◆ **TASK BRIEF**: Write out exactly the lines between the line containing "base_tray();" and the line containing "obj.matrix_world = world", including both of those lines, and nothing more.

[Begin INFORMATION PROVIDED]

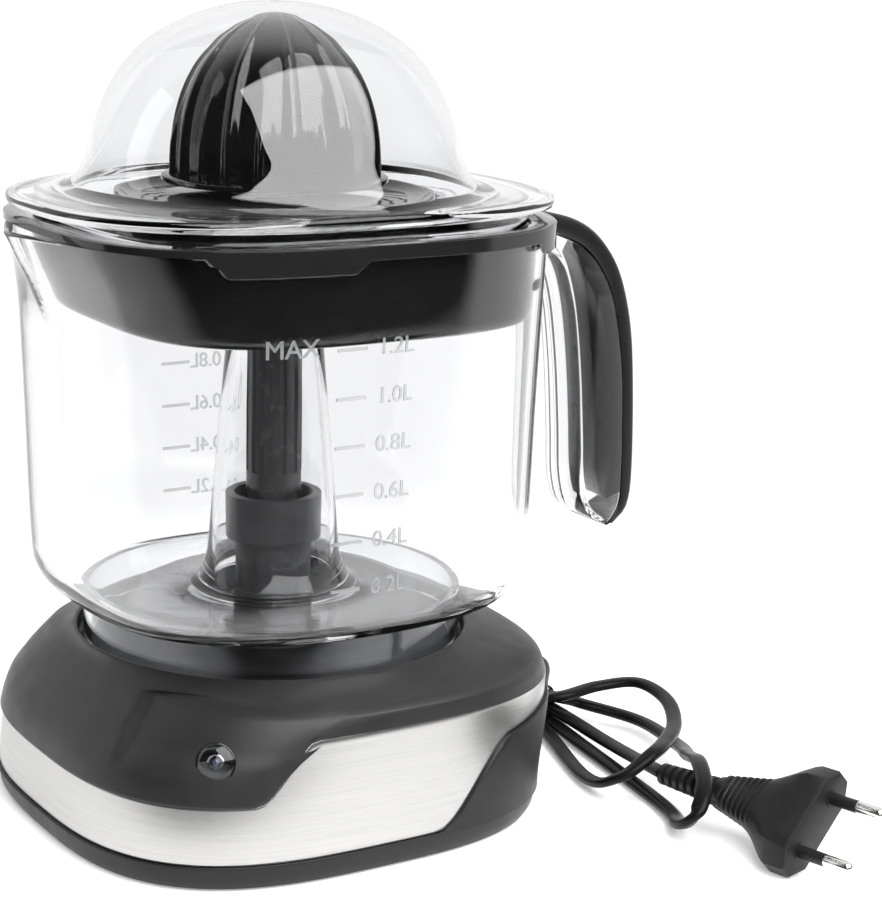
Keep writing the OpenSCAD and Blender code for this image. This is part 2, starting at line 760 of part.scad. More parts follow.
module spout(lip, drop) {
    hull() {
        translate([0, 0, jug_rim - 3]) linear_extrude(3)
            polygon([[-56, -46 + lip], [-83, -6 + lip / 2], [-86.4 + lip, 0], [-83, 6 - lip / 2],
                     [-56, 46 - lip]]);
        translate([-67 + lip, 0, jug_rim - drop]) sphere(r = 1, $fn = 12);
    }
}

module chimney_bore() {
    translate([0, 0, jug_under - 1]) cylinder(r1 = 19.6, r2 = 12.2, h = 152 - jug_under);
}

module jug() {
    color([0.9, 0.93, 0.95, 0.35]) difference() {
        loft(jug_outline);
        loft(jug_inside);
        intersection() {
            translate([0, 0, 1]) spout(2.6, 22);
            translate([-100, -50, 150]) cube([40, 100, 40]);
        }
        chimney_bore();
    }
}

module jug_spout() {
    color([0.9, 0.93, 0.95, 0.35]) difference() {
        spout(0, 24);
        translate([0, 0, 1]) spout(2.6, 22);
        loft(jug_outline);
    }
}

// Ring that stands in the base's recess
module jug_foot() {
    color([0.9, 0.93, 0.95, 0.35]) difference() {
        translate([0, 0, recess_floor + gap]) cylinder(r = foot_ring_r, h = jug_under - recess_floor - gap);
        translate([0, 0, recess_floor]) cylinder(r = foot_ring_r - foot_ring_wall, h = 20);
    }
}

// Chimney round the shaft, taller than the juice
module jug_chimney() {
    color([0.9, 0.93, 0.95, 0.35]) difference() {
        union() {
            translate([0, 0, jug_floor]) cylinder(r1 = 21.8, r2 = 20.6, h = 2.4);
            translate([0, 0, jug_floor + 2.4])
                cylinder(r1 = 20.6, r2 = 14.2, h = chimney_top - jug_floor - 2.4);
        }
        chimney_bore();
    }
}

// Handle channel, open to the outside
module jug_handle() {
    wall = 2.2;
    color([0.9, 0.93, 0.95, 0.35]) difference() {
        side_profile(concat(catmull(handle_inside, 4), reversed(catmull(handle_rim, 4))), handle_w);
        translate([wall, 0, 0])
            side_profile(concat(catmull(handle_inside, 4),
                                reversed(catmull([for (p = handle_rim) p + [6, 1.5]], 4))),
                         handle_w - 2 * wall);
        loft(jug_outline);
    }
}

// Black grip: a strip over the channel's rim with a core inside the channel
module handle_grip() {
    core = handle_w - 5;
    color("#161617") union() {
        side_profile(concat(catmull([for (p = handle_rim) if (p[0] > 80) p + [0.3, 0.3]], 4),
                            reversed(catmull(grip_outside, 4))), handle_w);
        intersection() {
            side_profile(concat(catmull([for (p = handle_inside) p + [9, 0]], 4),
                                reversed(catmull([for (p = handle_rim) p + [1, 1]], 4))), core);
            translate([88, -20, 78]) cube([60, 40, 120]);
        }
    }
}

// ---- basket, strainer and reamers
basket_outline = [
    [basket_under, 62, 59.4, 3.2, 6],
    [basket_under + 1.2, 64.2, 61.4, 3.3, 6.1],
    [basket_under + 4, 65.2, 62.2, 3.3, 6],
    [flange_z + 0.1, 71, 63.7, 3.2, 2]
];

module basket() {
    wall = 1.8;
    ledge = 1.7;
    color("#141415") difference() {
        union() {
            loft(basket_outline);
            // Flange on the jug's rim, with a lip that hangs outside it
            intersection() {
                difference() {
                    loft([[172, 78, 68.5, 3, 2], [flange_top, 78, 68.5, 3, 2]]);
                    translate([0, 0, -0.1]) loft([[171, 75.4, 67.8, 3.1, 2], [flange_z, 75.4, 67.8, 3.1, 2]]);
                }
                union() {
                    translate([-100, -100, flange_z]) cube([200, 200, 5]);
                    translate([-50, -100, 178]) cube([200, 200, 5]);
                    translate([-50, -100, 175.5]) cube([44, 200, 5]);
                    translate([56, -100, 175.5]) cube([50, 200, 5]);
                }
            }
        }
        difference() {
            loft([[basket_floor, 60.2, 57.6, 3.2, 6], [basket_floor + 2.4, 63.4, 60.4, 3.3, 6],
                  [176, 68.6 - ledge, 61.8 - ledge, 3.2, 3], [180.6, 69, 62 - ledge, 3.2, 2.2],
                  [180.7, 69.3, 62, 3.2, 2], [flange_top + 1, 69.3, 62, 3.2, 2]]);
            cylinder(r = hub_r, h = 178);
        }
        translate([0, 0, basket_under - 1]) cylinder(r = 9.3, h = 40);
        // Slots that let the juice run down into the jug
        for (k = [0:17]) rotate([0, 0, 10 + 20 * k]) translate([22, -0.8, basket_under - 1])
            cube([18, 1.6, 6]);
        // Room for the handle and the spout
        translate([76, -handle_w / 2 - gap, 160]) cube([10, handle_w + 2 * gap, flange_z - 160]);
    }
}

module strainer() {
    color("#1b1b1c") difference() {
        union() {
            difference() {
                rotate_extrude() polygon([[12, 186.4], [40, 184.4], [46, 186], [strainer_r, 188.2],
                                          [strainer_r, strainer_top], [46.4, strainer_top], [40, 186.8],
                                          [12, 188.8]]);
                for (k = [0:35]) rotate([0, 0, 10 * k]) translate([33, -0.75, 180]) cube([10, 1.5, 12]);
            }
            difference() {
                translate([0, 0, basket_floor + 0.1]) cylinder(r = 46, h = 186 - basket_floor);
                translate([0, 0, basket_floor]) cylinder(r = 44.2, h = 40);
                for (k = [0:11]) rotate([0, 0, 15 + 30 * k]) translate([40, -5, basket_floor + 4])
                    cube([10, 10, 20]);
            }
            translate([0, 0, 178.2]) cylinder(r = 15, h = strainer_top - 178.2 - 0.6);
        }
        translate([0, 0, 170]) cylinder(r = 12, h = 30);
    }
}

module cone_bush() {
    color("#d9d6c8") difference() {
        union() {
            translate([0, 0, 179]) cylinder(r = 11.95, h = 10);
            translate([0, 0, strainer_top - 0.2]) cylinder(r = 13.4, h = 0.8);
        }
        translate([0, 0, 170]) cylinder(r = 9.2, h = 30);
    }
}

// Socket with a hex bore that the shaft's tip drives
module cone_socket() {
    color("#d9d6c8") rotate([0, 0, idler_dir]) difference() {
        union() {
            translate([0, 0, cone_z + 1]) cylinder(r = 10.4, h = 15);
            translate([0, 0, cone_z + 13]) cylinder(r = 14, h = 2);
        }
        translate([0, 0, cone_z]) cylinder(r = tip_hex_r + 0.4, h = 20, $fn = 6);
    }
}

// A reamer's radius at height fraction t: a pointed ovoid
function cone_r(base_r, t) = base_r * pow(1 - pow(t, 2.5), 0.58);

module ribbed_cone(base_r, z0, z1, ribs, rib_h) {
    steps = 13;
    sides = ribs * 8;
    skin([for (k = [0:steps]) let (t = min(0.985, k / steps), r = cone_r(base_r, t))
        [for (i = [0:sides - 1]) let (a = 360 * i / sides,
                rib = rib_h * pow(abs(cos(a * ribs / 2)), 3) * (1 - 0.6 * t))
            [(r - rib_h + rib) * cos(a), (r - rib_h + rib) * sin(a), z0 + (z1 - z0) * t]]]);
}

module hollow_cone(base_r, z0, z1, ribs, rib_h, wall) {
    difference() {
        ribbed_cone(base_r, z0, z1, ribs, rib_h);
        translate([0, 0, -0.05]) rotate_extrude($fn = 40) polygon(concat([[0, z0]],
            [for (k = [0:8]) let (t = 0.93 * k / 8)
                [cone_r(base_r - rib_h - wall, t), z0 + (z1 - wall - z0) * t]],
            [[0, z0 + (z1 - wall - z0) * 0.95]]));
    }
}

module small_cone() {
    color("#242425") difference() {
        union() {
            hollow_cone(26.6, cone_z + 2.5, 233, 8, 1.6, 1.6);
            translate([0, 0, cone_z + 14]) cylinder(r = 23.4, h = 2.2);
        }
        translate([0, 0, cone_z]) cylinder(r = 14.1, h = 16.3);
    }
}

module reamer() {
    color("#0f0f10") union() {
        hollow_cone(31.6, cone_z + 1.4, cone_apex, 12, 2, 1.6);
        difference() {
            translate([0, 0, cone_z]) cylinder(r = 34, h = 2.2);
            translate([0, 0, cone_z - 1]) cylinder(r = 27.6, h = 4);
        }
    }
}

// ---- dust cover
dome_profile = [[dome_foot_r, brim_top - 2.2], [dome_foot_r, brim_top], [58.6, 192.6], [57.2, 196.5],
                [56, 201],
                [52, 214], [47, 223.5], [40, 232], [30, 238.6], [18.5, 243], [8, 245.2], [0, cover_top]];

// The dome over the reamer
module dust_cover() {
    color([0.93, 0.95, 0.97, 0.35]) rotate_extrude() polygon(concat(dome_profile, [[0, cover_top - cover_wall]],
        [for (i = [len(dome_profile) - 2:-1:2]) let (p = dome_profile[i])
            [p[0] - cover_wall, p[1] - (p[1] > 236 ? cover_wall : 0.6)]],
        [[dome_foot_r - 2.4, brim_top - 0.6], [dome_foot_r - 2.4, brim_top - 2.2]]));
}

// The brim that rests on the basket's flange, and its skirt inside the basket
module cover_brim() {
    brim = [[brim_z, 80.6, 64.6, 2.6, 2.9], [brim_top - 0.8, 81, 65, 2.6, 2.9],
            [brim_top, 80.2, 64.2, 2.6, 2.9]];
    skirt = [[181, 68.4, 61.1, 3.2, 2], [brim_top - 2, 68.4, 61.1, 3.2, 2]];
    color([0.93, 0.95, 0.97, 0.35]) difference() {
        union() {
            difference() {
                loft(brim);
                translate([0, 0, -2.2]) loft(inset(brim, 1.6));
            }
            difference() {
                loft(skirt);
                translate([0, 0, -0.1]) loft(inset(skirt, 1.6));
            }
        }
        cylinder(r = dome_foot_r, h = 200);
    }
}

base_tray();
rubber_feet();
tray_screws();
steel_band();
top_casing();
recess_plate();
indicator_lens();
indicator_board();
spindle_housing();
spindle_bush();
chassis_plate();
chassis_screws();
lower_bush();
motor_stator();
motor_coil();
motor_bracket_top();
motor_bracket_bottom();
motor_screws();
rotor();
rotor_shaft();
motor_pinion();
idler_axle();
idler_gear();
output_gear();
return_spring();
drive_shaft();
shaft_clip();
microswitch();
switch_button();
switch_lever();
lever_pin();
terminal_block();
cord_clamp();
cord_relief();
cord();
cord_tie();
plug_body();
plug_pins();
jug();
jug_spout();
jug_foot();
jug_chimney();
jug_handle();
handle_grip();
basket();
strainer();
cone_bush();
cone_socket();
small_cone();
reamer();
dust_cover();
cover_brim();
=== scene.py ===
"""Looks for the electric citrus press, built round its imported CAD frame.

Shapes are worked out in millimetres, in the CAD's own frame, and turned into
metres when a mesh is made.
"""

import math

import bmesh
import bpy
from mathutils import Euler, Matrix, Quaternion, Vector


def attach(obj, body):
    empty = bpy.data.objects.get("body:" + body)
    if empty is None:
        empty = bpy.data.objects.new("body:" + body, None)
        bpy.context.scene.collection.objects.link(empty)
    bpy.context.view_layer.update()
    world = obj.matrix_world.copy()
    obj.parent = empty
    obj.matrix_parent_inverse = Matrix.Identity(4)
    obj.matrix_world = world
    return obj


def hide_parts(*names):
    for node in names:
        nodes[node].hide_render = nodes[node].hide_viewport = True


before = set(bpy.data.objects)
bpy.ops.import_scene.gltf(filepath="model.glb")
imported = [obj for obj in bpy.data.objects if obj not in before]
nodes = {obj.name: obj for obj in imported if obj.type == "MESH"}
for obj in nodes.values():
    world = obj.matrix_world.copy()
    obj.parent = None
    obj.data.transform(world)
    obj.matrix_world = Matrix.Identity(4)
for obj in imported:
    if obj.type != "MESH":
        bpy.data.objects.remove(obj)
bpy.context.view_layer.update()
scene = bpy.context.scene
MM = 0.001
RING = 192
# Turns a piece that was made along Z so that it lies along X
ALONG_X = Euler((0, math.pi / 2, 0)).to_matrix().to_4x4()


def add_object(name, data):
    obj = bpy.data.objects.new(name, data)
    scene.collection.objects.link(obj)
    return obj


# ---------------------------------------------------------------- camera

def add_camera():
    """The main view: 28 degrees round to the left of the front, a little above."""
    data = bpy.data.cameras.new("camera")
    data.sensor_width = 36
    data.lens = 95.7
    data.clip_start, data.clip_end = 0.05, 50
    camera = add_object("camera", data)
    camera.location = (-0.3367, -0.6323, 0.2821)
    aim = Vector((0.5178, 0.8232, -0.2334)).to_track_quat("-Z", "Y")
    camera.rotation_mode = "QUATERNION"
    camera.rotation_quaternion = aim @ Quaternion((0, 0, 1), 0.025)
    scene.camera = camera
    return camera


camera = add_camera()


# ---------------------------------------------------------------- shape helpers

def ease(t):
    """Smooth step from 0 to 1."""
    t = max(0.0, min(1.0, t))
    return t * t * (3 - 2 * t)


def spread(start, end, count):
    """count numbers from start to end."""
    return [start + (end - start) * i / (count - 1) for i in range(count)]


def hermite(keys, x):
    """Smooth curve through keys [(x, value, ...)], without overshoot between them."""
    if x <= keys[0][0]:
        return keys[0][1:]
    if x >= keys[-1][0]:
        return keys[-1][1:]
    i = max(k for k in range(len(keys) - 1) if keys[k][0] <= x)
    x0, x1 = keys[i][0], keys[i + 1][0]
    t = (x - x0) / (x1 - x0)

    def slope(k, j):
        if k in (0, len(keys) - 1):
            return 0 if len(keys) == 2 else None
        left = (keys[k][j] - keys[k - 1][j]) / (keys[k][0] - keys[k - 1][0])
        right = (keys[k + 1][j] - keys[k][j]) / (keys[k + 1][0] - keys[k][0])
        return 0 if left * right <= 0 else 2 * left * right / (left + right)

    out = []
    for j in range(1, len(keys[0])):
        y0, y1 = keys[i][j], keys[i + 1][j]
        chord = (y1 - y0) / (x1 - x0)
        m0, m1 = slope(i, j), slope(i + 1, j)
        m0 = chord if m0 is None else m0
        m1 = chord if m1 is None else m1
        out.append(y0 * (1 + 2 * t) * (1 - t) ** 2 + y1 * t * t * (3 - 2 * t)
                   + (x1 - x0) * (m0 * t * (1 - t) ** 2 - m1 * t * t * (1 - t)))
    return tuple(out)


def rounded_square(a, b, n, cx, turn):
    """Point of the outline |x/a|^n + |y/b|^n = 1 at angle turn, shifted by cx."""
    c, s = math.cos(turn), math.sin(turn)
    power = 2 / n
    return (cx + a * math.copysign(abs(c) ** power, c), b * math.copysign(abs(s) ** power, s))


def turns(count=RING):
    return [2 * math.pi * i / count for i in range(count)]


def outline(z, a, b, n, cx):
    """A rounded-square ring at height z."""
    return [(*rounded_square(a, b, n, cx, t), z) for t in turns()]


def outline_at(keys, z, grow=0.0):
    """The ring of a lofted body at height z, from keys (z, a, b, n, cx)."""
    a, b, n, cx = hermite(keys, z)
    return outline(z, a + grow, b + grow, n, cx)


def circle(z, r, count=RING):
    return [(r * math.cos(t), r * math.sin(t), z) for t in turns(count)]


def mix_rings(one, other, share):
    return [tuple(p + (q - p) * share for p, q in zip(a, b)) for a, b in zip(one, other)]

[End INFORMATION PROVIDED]

◆ **SOLVED PROBLEM**:
base_tray();
rubber_feet();
tray_screws();
steel_band();
top_casing();
recess_plate();
indicator_lens();
indicator_board();
spindle_housing();
spindle_bush();
chassis_plate();
chassis_screws();
lower_bush();
motor_stator();
motor_coil();
motor_bracket_top();
motor_bracket_bottom();
motor_screws();
rotor();
rotor_shaft();
motor_pinion();
idler_axle();
idler_gear();
output_gear();
return_spring();
drive_shaft();
shaft_clip();
microswitch();
switch_button();
switch_lever();
lever_pin();
terminal_block();
cord_clamp();
cord_relief();
cord();
cord_tie();
plug_body();
plug_pins();
jug();
jug_spout();
jug_foot();
jug_chimney();
jug_handle();
handle_grip();
basket();
strainer();
cone_bush();
cone_socket();
small_cone();
reamer();
dust_cover();
cover_brim();
=== scene.py ===
"""Looks for the electric citrus press, built round its imported CAD frame.

Shapes are worked out in millimetres, in the CAD's own frame, and turned into
metres when a mesh is made.
"""

import math

import bmesh
import bpy
from mathutils import Euler, Matrix, Quaternion, Vector


def attach(obj, body):
    empty = bpy.data.objects.get("body:" + body)
    if empty is None:
        empty = bpy.data.objects.new("body:" + body, None)
        bpy.context.scene.collection.objects.link(empty)
    bpy.context.view_layer.update()
    world = obj.matrix_world.copy()
    obj.parent = empty
    obj.matrix_parent_inverse = Matrix.Identity(4)
    obj.matrix_world = world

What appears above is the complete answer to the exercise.